Nepal, Mindanao (Filipinas), Aceh (Indonesia) y Nicaragua son cuatro ejemplos de un mismo problema: después de largas jornadas de lucha armada, ya sea por negociaciones de paz o por la violencia, los insurgentes tomaron el poder (en el nivel nacional, en el caso de Nepal y Nicaragua, y en el nivel regional, en los casos de Mindanao y Aceh) y fracasaron en su gestión.
El problema central fue el del día después, cuando las consignas no significan necesariamente un plan de gobierno, cuando las buenas intenciones no encuentran una buena expresión en las decisiones económicas; estos desafíos los vivimos recientemente en las revueltas de Túnez y en el gobierno de Morsi en Egipto.
La corrupción, que no es menos perversa cuando se hace desde la izquierda ni desde los movimiento sociales; el clientelismo, que tampoco es menos porque se haga desde los partidos de izquierda; la ineficacia administrativa, que no es menos dañina porque se ejecute desde gobiernos llamados progresistas, son tres de las muchas plagas que la izquierda no enfrenta y que la hacen terriblemente parecida a la derecha.
El ciudadano de a pie, ese que cifra sus esperanzas en un gobierno de cambio, ese que vota en España y en Grecia contra quienes lo ahorcaron, no puede recibir como respuesta, simplemente, las fortalezas del contrario como excusa.
Empezar una lucha política del tamaño y de la naturaleza que sea también implica tener la responsabilidad de avizorar los riesgos y prepararse para los nuevos retos.
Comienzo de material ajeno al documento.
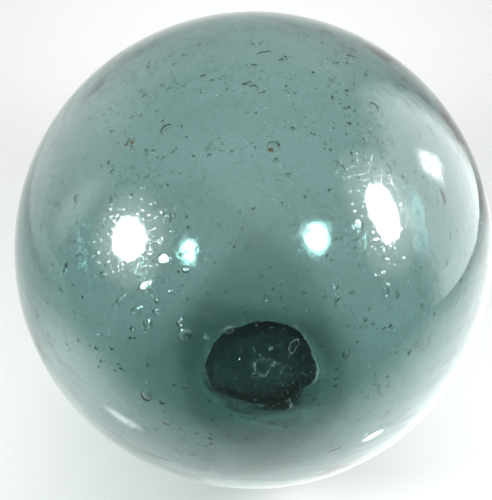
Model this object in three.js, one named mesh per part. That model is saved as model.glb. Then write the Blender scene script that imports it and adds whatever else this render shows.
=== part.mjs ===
// A blown glass fishing float: a ball of sea-green glass, closed by a seal button of the
// same glass that was pressed over the blowpipe hole while both were hot.
// Millimetres, +Z up. The origin is the centre of the small flat that the float stands on,
// on the underside of the seal button, and +Z runs up through the middle of the ball.
// The ball is made solid here: the real one is a sealed shell.

import * as THREE from 'three';

// Driving dimensions
const BALL_DIAMETER = 300;         // across the widest part
const BALL_SAG = 1.2;              // how much less the ball measures upright: it sagged while hot
const SEAL_DIAMETER = 106;         // measured round the ball
const SEAL_LEAN = 5.7;             // degrees from the ball's lowest point to the button's middle
const SEAL_LEAN_TOWARDS = 45;      // which way that is, in degrees from +X towards +Y
const SEAL_PROUD = 3;              // how far the flat underside stands below the ball
const SEAL_FLAT_DIAMETER = 44;     // the flat that the float stands on
const SEAL_RIM_PROUD = 1.4;        // height of the button's rim over the ball
const SEAL_RIM_ROUND = 1.0;        // radius of the rim's rounded edge
const SEAL_SWELL = 1.25;           // how fully the underside swells from the rim to the flat
const SEAT_DEPTH = 2.6;            // how deep the button is pressed into the ball
const SEAT_GAP = 0.3;              // clearance left between the two solids

const SIDES = 80;                  // facets round the button's axis
const BALL_BANDS = 38;             // rows of facets from the seat over the ball to its far side
const SEAT_BANDS = 4;              // rows from the middle to the edge of the seat
const DOME_BANDS = 6;              // rows from the flat to the button's rim
const ROUND_STEPS = 3;             // rows over the rounded rim

// Dimensions worked out from those
const ballRadius = BALL_DIAMETER / 2;
const ballSquash = (BALL_DIAMETER - BALL_SAG) / BALL_DIAMETER;
const ballCentre = SEAL_PROUD + ballRadius * ballSquash;
const sealAngle = SEAL_DIAMETER / 2 / ballRadius;
const seatAngle = sealAngle + SEAT_GAP / ballRadius;
const flatRadius = SEAL_FLAT_DIAMETER / 2;

// The button's axis leans out from straight down, in the plane of outward and Z. Sideways is
// level, square to that plane.
const lean = THREE.MathUtils.degToRad(SEAL_LEAN);
const towards = THREE.MathUtils.degToRad(SEAL_LEAN_TOWARDS);
const outward = new THREE.Vector3(Math.cos(towards), Math.sin(towards), 0);
const sideways = new THREE.Vector3(-Math.sin(towards), Math.cos(towards), 0);
const sealAxis = new THREE.Vector3(0, 0, -Math.cos(lean)).addScaledVector(outward, Math.sin(lean));
const leaned = new THREE.Vector3(0, 0, Math.sin(lean)).addScaledVector(outward, Math.cos(lean));

// A point on the ball: an angle away from the button's axis, at a turn round it, on the ball's
// surface or a depth below it
function ballPoint(angle, turn, depth) {
  const point = new THREE.Vector3()
    .addScaledVector(sealAxis, Math.cos(angle))
    .addScaledVector(leaned, Math.sin(angle) * Math.cos(turn))
    .addScaledVector(sideways, Math.sin(angle) * Math.sin(turn))
    .multiplyScalar(ballRadius - depth);
  point.z = ballCentre + point.z * ballSquash;
  return point;
}

// A point on the floor plane, at the edge of the flat
function flatPoint(turn) {
  return new THREE.Vector3()
    .addScaledVector(outward, flatRadius * Math.cos(turn))
    .addScaledVector(sideways, flatRadius * Math.sin(turn));
}

// One ring of points round the button's axis
function ring(pointAt) {
  return Array.from({ length: SIDES }, (_, side) => pointAt((2 * Math.PI * side) / SIDES));
}

// The ball's rings: out over the dished seat, and from the seat's edge round to the far side
function ballRings() {
  const rings = [];
  for (let i = 1; i <= SEAT_BANDS; i++) {
    rings.push(ring((turn) => ballPoint((seatAngle * i) / SEAT_BANDS, turn, SEAT_DEPTH)));
  }
  for (let i = 0; i < BALL_BANDS; i++) {
    const angle = seatAngle + ((Math.PI - seatAngle) * i) / BALL_BANDS;
    rings.push(ring((turn) => ballPoint(angle, turn, 0)));
  }
  return rings;
}

// The button's rings: from the edge of the flat out to the rim, over the rounded rim, and back
// in over the dished top that lies in the seat
function sealRings() {
  const roundAngle = sealAngle - SEAL_RIM_ROUND / ballRadius;
  const roundDepth = SEAL_RIM_ROUND - SEAL_RIM_PROUD;
  const rings = [];
  for (let i = 0; i < DOME_BANDS; i++) {
    const share = i / DOME_BANDS;
    rings.push(ring((turn) => {
      const rim = ballPoint(roundAngle, turn, -SEAL_RIM_PROUD);
      const point = flatPoint(turn).lerp(rim, share);
      point.z = rim.z * share ** SEAL_SWELL;
      return point;
    }));
  }
  for (let i = 0; i <= ROUND_STEPS; i++) {
    const bend = ((Math.PI / 2) * i) / ROUND_STEPS;
    const angle = roundAngle + (SEAL_RIM_ROUND * Math.sin(bend)) / ballRadius;
    const depth = roundDepth - SEAL_RIM_ROUND * Math.cos(bend);
    rings.push(ring((turn) => ballPoint(angle, turn, depth)));
  }
  for (let i = SEAT_BANDS; i > 0; i--) {
    rings.push(ring((turn) => ballPoint((sealAngle * i) / SEAT_BANDS, turn, SEAT_DEPTH - SEAT_GAP)));
  }
  return rings;
}

// A closed solid through its rings, from a first point below them to a last point above
function ringedSolid(name, first, rings, last, material) {
  const points = [first, ...rings.flat(), last];
  const end = points.length - 1;
  const corner = (row, side) => 1 + row * SIDES + (side % SIDES);
  const faces = [];
  for (let side = 0; side < SIDES; side++) {
    faces.push(0, corner(0, side + 1), corner(0, side));
    for (let row = 0; row < rings.length - 1; row++) {
      faces.push(corner(row, side), corner(row, side + 1), corner(row + 1, side + 1));
      faces.push(corner(row, side), corner(row + 1, side + 1), corner(row + 1, side));
    }
    faces.push(corner(rings.length - 1, side), corner(rings.length - 1, side + 1), end);
  }
  const geometry = new THREE.BufferGeometry().setFromPoints(points);
  geometry.setIndex(faces);
  geometry.computeVertexNormals();
  const mesh = new THREE.Mesh(geometry, material);
  mesh.name = name;
  return mesh;
}

const ballGlass = new THREE.MeshStandardMaterial({
  color: 0x7da096,
  roughness: 0.04,
  metalness: 0,
  transparent: true,
  opacity: 0.6,
});

const sealGlass = new THREE.MeshStandardMaterial({
  color: 0x264a46,
  roughness: 0.08,
  metalness: 0,
  transparent: true,
  opacity: 0.85,
});

const seatMiddle = ballPoint(0, 0, SEAT_DEPTH);
const farSide = ballPoint(Math.PI, 0, 0);
const flatMiddle = new THREE.Vector3(0, 0, 0);
const dishMiddle = ballPoint(0, 0, SEAT_DEPTH - SEAT_GAP);

const float = new THREE.Group();
float.add(ringedSolid('glass_ball', seatMiddle, ballRings(), farSide, ballGlass));
float.add(ringedSolid('seal_button', flatMiddle, sealRings(), dishMiddle, sealGlass));

export default float;
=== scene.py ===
import math
import random

import bmesh
import bpy
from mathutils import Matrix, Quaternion, Vector, noise


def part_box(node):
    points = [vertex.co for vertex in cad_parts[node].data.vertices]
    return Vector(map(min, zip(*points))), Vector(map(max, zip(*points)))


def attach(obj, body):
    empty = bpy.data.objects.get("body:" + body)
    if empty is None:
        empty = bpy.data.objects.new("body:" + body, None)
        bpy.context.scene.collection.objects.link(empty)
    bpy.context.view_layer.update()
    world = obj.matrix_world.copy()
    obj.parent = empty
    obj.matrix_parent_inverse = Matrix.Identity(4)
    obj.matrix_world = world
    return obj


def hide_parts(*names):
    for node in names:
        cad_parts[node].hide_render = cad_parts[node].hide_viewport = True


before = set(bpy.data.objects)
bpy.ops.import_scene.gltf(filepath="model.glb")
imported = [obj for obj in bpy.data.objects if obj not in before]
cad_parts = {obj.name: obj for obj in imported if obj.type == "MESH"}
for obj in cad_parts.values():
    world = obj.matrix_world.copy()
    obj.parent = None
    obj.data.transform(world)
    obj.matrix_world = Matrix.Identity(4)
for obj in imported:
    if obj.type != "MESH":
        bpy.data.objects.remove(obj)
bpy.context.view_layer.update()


# The studio: a pale matt floor that sweeps up into a wall well behind the float, so that
# nothing shows through the clear glass but an even pale ground.
FLOOR_HALF_WIDTH = 2.4
FLOOR_FRONT = -2.0
FLOOR_BACK = 1.1
SWEEP_RADIUS = 0.5
SWEEP_STEPS = 16
WALL_HEIGHT = 2.0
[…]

La hora de descuido de que nos advierte Marx es, entonces, también culpa propia. La paleta de la izquierda en el poder está sazonada de personalismos, expulsiones, discursos acríticos, paranoias, todo adosado con acusaciones a terceros. Culpar al otro no sirve; prepararse para los retos reales y asumirlos con responsabilidad sería lo ideal.